Gary Syphus of the Legislature’s Office of the Analyst framed the discussion by noting DABS’ scale: "Utah is one of 17 liquor control states and one of two totally state run systems," and he outlined options for 5% reductions that include reversing a market wage increase and optimizing existing fees. Erica Evans, DABS executive director, described operational streamlining made since she joined the agency, saying, "We've really looked at streamlining, and getting rid of silos within our operations." Todd Darrington, deputy director of finance, added that the agency produces roughly $500–600 million in annual sales and operates on about $93 million in budget, returning more than $100 million annually to state programs.
The agency requested $525,000 total for a three‑year program of annual third‑party full inventory counts — $175,000 per year — to strengthen internal controls and improve the accuracy of financial reporting. Darrington said the last full count "allowed us to find independently potential issues" that internal cycle counts did not reveal.

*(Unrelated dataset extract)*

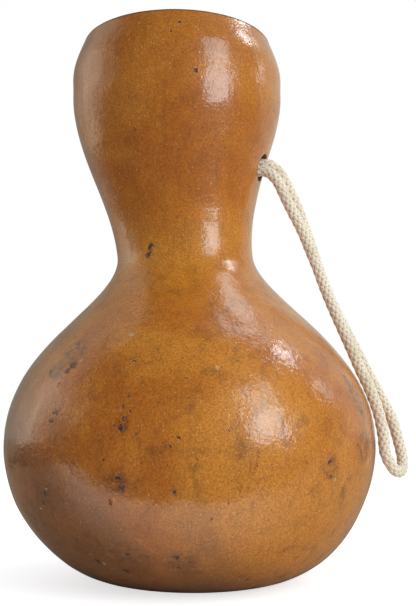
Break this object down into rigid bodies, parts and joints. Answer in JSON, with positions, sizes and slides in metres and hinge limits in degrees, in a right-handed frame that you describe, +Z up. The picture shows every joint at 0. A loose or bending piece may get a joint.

Committee members asked whether pausing the market wage adjustment would harm retention. Evans said the statutory market wage adjustment is intended to bring retail and warehouse workers to market median wages but that "this year it's a freeze on adjustment" that would not affect general cost‑of‑living increases already provided. Lawmakers also questioned the agency's statutory markup on products and whether a new warehouse would lower supplier prices; agency representatives said markups are set in statute, the agency uses bailment and direct‑to‑store shipping practices to control costs, and a new warehouse would expand storage and picking locations to pursue volume discounts but would not change statutory markup without legislative action.
The committee did not take a final vote on DABS items during the hearing. The next steps include further budget deliberations and potential inclusion of the inventory request and any agreed adjustments in the appropriation bills considered later in the session.